Stigler's variant of Chicago School economics called for an empirical investigation of how people actually behave and not how they "proclaimed" that they behave. The economist who concludes that some democracy made a "mistake" because the means chosen by that political system were inconsistent with the intended outcome is really admitting to his or her own ignorance. As Levy states in his contribution below, Stigler's view was "to say that [certain] policies are mistaken is to say that one cannot explain them." According to Stigler, to explain economic policy is to propose a mechanism that takes us from the individual, self-interested calculations of the society's members to the final legislative outcome. But if the populace supports the political mechanisms by which individual preferences are morphed into public programs, then by what independent standard can any public policy be declared "mistaken"? Who anointed the academic economist the chief critic of democratic processes?
Issues such as this one were only part of Stigler's larger contribution to the social sciences. Our collection of personal remembrances covers his contributions as a teacher, parent, prominent advisor to the editor of the leading history of economic thought journal, coauthor and promoter of economic theory via one of the post-War's most important microeconomic texts, the Theory of Competitive Price. That Stigler text went to battle against the view that American capitalism had lost its competitive nature and yielded to large corporations that mostly administered prices. Stigler expressed the "Chicago view" when he insisted on the inherently competitive nature of modern capitalism in his text and other places as well.
We next feature three papers that together pursue the theme of the labor market but this time viewed through the lens of the economic sociologist. Karen Buerkle and Alya Guseva remind us that both human capital and social capital are by-products of the formal educational process. Personal networks established in a person's early years and especially while studying or learning a profession also tend to elevate future lifetime earnings. Buerkle and Guseva provide some empirical evidence to support their claim and also issue a clarion call for economic sociologists to emphasize the distinction between social networks and human capital formation. They also ask that efforts be made to separately measure the two effects on labor market earnings.
Professor L. Susan Williams argues that geography in the form of the local labor market environment has an impact on the aspiration levels of young women. In this age of the Internet and expanded global reach, the empirical evidence suggests that all markets remain in a profound sense local markets, and that this is especially the case with labor markets.
Next, Professor James G. Scoville indicts the economist for homogenizing labor markets when such a simplification might lead to misleading results. This concern is especially acute when it comes to modeling child labor in the third world. Scoville's essay shocks us when he asks how really substitutable adult labor is in a Southeast Asian city's red-light district for, say, child labor. The world outside the privileged wealthy urban centers is more varied and often more tragic than orthodox theorists care to admit.

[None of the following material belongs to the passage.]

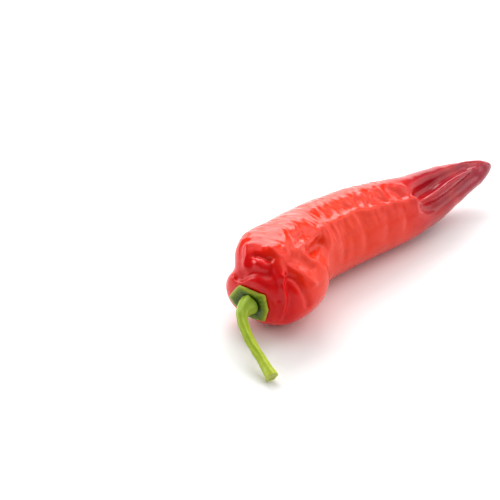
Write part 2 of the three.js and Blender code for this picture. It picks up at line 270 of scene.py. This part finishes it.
def ripe_pepper_skin():
    """Ripe pepper skin under its natural wax: deep saturated red with an even gloss, more
    orange over the body, crimson towards the tip, faintly mottled and streaked."""
    material, tree, shader, place = new_material("Ripe waxed pepper skin")
    along = add(tree, "ShaderNodeAttribute", {"attribute_name": "along"}).outputs["Fac"]
    body = add(tree, "ShaderNodeValToRGB", inputs={"Fac": along}, stops=[
        (0.0, "DE000C"), (0.1, "E20408"), (0.16, "E62C00"), (0.45, "E42E00"),
        (0.6, "DC2202"), (0.66, "BE000C"), (0.72, "A40018"), (1.0, "8A0028")])
    patches = add(tree, "ShaderNodeTexNoise",
                  inputs={"Vector": place, "Scale": across(22), "Detail": 2.0})
    skin = painted(tree, body.outputs["Color"], patches.outputs["Fac"], 0.45, 0.7, 0.25,
                   "EE3C00")
    lengthwise = add(tree, "ShaderNodeMapping", inputs={"Vector": place,
                                                        "Scale": (0.18, 1, 1)})
    streaks = add(tree, "ShaderNodeTexNoise", inputs={
        "Vector": lengthwise.outputs[0], "Scale": across(3), "Detail": 3.0})
    skin = painted(tree, skin, streaks.outputs["Fac"], 0.5, 0.72, 0.18, "B00810")
    freckles = add(tree, "ShaderNodeTexNoise",
                   inputs={"Vector": place, "Scale": across(1.6), "Detail": 1.0})
    skin = painted(tree, skin, freckles.outputs["Fac"], 0.6, 0.75, 0.1, "F04A28")
    tree.links.new(skin, shader.inputs["Base Color"])
    smears = add(tree, "ShaderNodeTexNoise",
                 inputs={"Vector": place, "Scale": across(9), "Detail": 3.0})
    gloss = add(tree, "ShaderNodeMapRange", inputs={
        "Value": smears.outputs["Fac"], "From Min": 0.3, "From Max": 0.7, "To Min": 0.15,
        "To Max": 0.24})
    tree.links.new(gloss.outputs[0], shader.inputs["Roughness"])
    peel = add(tree, "ShaderNodeTexNoise",
               inputs={"Vector": place, "Scale": across(2.2), "Detail": 2.0})
    grain = add(tree, "ShaderNodeTexNoise",
                inputs={"Vector": place, "Scale": across(0.7), "Detail": 1.0})
    uneven = add(tree, "ShaderNodeBump", inputs={
        "Height": peel.outputs["Fac"], "Distance": 0.12 * MM, "Strength": 0.5})
    pored = add(tree, "ShaderNodeBump", inputs={
        "Height": grain.outputs["Fac"], "Distance": 0.02 * MM, "Strength": 0.3,
        "Normal": uneven.outputs[0]})
    tree.links.new(pored.outputs[0], shader.inputs["Normal"])
    # Thin wax over wet flesh mirrors a little less than plastic would.
    shader.inputs["IOR"].default_value = 1.35
    shader.inputs["Subsurface Weight"].default_value = 0.12
    shader.inputs["Subsurface Radius"].default_value = (1.0, 0.18, 0.1)
    shader.inputs["Subsurface Scale"].default_value = 2.5 * MM
    return material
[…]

Finally, and last but not least, Professor Daniel Sutter provides a lively and richly analytic critique of the advertising and political bias in the media argument. It is often alleged that international news reporting will be censored once the owners of, say, the radio stations have to rely on corporate advertising revenues to pay their wages. The popular allegation is that business patronage will produce a reporting climate in which no news commentator can feel secure in reporting on business corruption and scandal. If, say, the television show "60 Minutes" reports about a defect in a car manufacturer's product, then that same car manufacturer will most surely cancel its advertisements and therefore stifle free speech and free discussion. (1)
In short, a market economy based on profit and loss calculation will produce a collection of sanitized and (therefore) pseudo-news reporting programs. According to Sutter, the incentives in the media do not on balance pull in the direction of censorship. While it might be in the collective business interests of all large corporations not to have any bad news about business corruption reported to the world's audiences, it is not in the interest of any particular business corporation to do much about what is reported. In short, the incentives within the existing industry just do not line up in such a way as to produce the conspiratorial result that the foes of commerce expect. Sutter's essay suggests that the recent press coverage of the Enron scandal is not an exception to the rule, but an application of the rule itself. The rule is that the listeners-customers get what they are willing and able to pay for. Furthermore, if the listeners want more coverage of corruption and misdeeds, then that is exactly what t he news sources will produce and present.